Résultat? Fort intéressant…
> Plus on estime qu'on aurait du mal à faire face à la situation que l'autre connaît, plus on ressent d'empathie pour celui-ci.
En conclusion, si l'on veut faire preuve de davantage d'empathie qu'à l'habitude, il convient d'user de quatre différents trucs :
1. Imaginez-vous à la place de l'autre et cherchez des points communs avec lui. Car plus on se projette en autrui, plus on ressent d'empathie pour lui.
2. Ne cherchez pas à avoir trop de détails sur la détresse de l'autre. Contentez-vous des grandes lignes, car moins on a d'informations précises sur le désarroi d'autrui, plus on lui témoigne de sympathie.
3. N'accordez pas toute votre attention à l'autre au moment où il vous fait part de ses misères. Car plus on est distrait, plus on éprouve de sympathie à l'égard d'autrui.
4. Réfléchissez à ce que vous feriez à la place de l'autre.
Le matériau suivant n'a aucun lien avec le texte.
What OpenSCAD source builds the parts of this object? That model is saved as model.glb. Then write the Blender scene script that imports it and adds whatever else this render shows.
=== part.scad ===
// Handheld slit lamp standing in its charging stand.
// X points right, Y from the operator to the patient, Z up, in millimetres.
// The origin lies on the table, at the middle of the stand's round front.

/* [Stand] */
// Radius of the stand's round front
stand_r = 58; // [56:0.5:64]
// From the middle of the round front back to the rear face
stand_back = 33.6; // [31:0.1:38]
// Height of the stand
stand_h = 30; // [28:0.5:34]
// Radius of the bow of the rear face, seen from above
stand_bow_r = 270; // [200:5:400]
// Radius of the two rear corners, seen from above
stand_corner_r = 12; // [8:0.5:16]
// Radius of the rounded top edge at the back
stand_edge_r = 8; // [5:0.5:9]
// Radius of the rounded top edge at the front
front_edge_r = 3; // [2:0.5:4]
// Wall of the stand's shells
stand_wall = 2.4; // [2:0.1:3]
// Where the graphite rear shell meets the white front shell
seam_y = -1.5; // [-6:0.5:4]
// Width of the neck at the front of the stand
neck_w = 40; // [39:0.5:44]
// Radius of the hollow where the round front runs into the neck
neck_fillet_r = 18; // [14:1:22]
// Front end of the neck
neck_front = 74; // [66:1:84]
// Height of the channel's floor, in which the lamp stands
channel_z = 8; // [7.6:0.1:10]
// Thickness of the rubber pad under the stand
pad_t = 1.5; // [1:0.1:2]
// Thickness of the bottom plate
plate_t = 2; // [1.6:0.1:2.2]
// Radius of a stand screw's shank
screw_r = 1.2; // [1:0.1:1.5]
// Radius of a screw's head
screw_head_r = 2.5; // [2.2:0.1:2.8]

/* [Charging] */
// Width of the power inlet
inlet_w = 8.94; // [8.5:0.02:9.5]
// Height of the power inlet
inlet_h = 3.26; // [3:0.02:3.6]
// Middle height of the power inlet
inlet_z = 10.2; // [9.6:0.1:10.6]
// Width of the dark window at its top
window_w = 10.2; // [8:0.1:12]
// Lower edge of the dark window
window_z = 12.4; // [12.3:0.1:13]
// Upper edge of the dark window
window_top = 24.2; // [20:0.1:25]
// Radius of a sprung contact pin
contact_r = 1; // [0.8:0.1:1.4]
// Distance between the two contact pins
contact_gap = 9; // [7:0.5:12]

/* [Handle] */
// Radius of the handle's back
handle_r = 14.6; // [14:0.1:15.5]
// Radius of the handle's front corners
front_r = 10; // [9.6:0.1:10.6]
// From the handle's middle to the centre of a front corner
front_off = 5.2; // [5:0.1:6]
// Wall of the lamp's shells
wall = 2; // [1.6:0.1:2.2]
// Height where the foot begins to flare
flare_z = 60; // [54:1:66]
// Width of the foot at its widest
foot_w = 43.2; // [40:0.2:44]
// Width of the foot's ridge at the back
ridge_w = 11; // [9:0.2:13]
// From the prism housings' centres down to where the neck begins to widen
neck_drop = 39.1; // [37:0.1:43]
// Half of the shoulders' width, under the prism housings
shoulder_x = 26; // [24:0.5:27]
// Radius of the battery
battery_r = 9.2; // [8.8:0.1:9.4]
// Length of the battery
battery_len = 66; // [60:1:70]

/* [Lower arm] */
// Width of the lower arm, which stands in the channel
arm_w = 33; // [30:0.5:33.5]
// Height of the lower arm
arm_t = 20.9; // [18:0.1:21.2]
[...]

Car plus on estime qu'on aurait du mal à faire face à la situation que l'autre connaît, plus on ressent d'empathie pour celui-ci.
Autrement dit, tout cela revient à vous laisser gagner par l'émotion, en faisant tomber les barrières de la raison. De fait, si l'on se met à trop raisonner, on devient moins sensible à l'autre, et par suite moins empathique. C'est aussi bête que ça.
En passant, le sociologue français André Siegfried a dit dans Quelques maximes : «L'antipathie analyse mieux, mais la sympathie seule comprend».